▶ Direction:
Print the data exactly as it is given, please.

▶ Information shown:

[BEGIN]

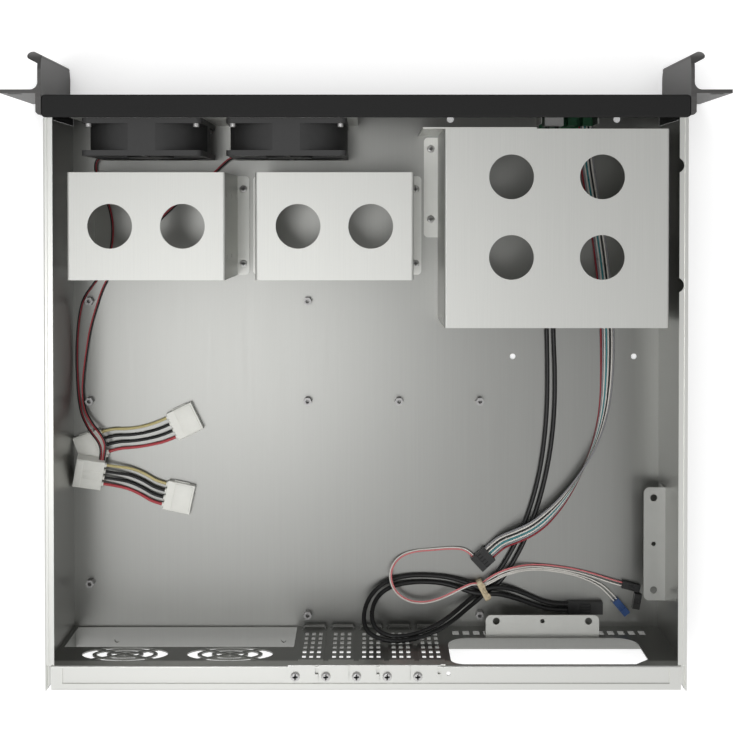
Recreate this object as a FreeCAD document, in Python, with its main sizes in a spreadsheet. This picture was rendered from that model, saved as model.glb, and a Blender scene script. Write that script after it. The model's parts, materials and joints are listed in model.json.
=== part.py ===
"""Empty two-unit rack-mount server case with its lid off, and its loose leads.

Frame: the origin is the middle of the tray's underside, +Z is up, the front bezel faces -Y, and +X is to
the right of somebody who looks at the front. All lengths are millimetres.

The driving sizes live in the spreadsheet "sizes". A Size carries a number together with the formula that
produced it, so the same line of Python gives a sketch its first guess and binds it to the sheet.
"""
import FreeCAD, Part
import math
import os
import Sketcher

Vector = FreeCAD.Vector
Rotation = FreeCAD.Rotation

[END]

▶ Output below:
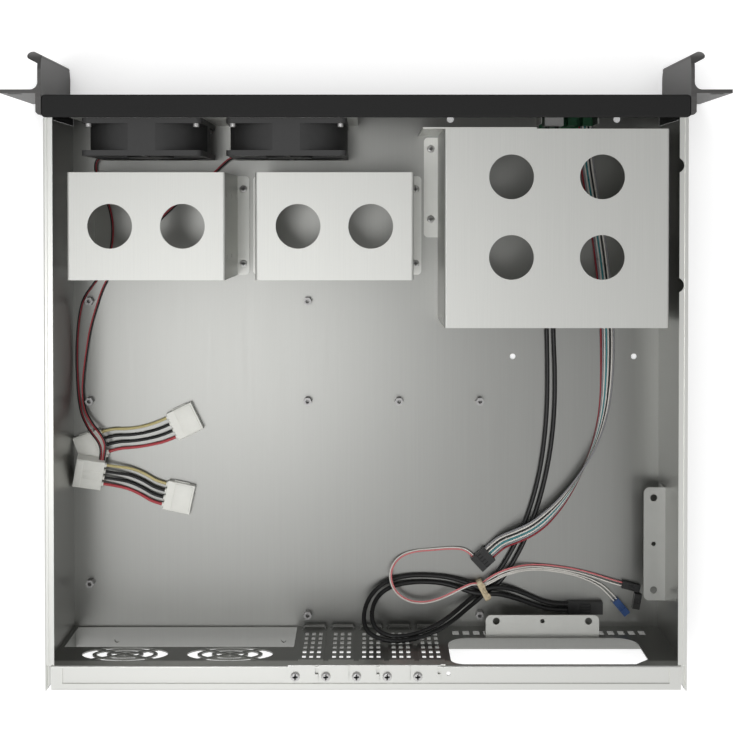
Recreate this object as a FreeCAD document, in Python, with its main sizes in a spreadsheet. This picture was rendered from that model, saved as model.glb, and a Blender scene script. Write that script after it. The model's parts, materials and joints are listed in model.json.
=== part.py ===
"""Empty two-unit rack-mount server case with its lid off, and its loose leads.

Frame: the origin is the middle of the tray's underside, +Z is up, the front bezel faces -Y, and +X is to
the right of somebody who looks at the front. All lengths are millimetres.

The driving sizes live in the spreadsheet "sizes". A Size carries a number together with the formula that
produced it, so the same line of Python gives a sketch its first guess and binds it to the sheet.
"""
import FreeCAD, Part
import math
import os
import Sketcher

Vector = FreeCAD.Vector
Rotation = FreeCAD.Rotation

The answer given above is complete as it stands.